Hacker News new | ask | show | jobs
by shaklee3 2976 days ago
I'm not sure what you mean by google does the entire stack. Nvidia writes all of the major CUDA libraries used behind the scenes in the NN libraries, such as cuDNN, cuBLAS, etc. Nvidia can likely improve their hardware significantly faster/more efficiently than Google can because their entire business depends on it. Google has incentive for improving their TPU for internal use, but they don't make any money by selling TPU time on GCP yet.
2 comments

> I'm not sure what you mean by google does the entire stack.

Consider that Google has some of the best machine learning researchers, compiler engineers, hardware engineers, and infrastructure in the business working on this.

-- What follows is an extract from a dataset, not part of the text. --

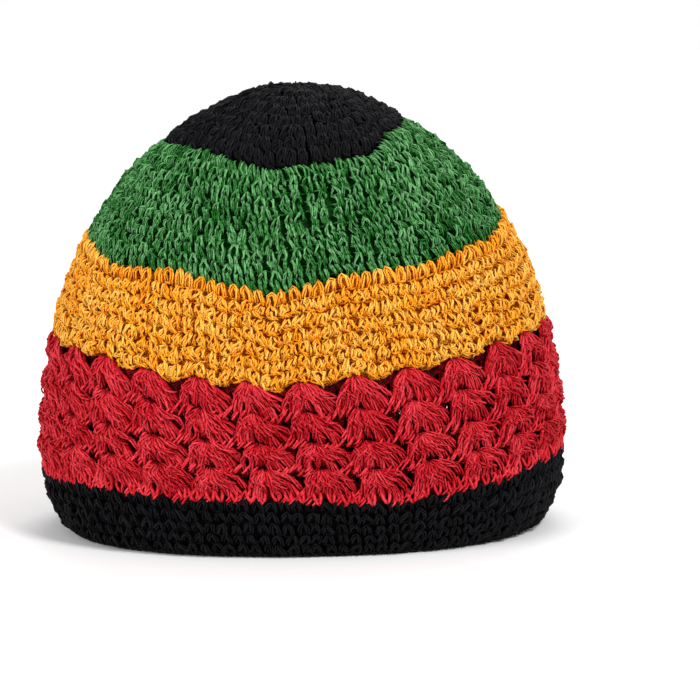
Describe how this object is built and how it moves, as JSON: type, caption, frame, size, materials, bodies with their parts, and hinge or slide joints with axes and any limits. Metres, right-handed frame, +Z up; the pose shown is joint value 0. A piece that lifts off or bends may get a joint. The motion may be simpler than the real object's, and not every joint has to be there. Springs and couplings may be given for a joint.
{
  "type": "crocheted kufi cap",
  "caption": "Brimless crocheted dome cap with black crown, green and gold bands, an openwork red shell band and a black rim, standing on its rim.",
  "frame": {"origin": "middle of the rim, on the surface that the cap rests on", "axes": "+Z up through the crown, -Y towards the front, +X to the right as seen from the front"},
  "size_m": [0.1901, 0.148, 0.16],
  "materials": {
    "black_yarn": "crocheted black yarn, matte with a soft sheen",
    "green_yarn": "crocheted green yarn, matte with a soft sheen",
    "gold_yarn": "crocheted golden yellow yarn, matte with a soft sheen",
    "red_yarn": "openwork of crocheted red yarn, matte with a soft sheen"
  },
  "bodies": {
    "root": {"crown_top": "black_yarn", "green_band": "green_yarn", "gold_band": "gold_yarn", "shell_band": "red_yarn", "rim_band": "black_yarn"}
  },
  "joints": []
}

Huh? Machine learning and infrastructure Engineers, yes. Compiler and Hardware engineers? No. What gives you reason to believe they have a lead in either of those departments other than they have a lot of money? They're forced to use the same foundry as Nvidia, and their Hardware team is likely significantly smaller.
Google been buying up AI resources well before anyone else and has the strongest and deepest team at this point.

It is why so many of the break throughs have come from Google. Great example is winning at Go almost a decade earlier than anyone thought possible.

They probably two of the strongest teams with one the Brain team and then the Deepmind team. But all the other engineers and infrastructure is first rate at Google.

Really at this point do not think the $100B cash is as important as Google already built the team and now experinced resources are far more difficult to get.

The other advantage for Google is their ability to attract the top engineers in addition.

Google just got started a lot earlier on all of this.

Google got started a lot earlier on this? Did you read what you are saying? Nvidia has been making hardware longer than Google has been a company. No, Google does not have a better hardware team. Google has the luxury of making a device that is used for a single purpose that they control. Nvidia made a device that can be used for far more and works on commodity hardware. By the way, deepmind/alphago uses Nvidia GPUs, so that was an extremely bad example.
BTW,. Deepmind now uses TPUs both for training and inference and with the results we can see why.

https://www.theverge.com/circuitbreaker/2016/5/19/11716818/g... Google reveals the mysterious custom hardware that powers AlphaGo

Hardware optimize for NN. Nvidia dominate focus had been graphics. Big difference which we can see the results in this article.

Plus benefits not having the baggage that Nvidia would have.

But never going to be able to use a TPU for graphics.

In the end it is about results.

Tensor cores are hardware optimized for NN. You call it baggage, Nvidia calls it extra revenue. Because some people need double precision, and those people are willing to pay a lot of money. So the V100 continues to be the cheapest way to train and do inference on NN because you can actually amortize the server cost over time. With tpu, you pay the hourly price forever. TPU are better only in the case of NN jobs that are short in length or you don't have the capital to buy a server. Anything longer, you can buy a Titan v and come out far ahead.

By the way, the Tesla cards have no graphics output, so I'm sure why you'd say they have graphics baggage.

Google does the applications at scale and then each layer below and a big one is TF. A great example is the recent release of the new text to speech using NN.
When you use a Google service that uses the TPUs they are indirectly selling the TPUs.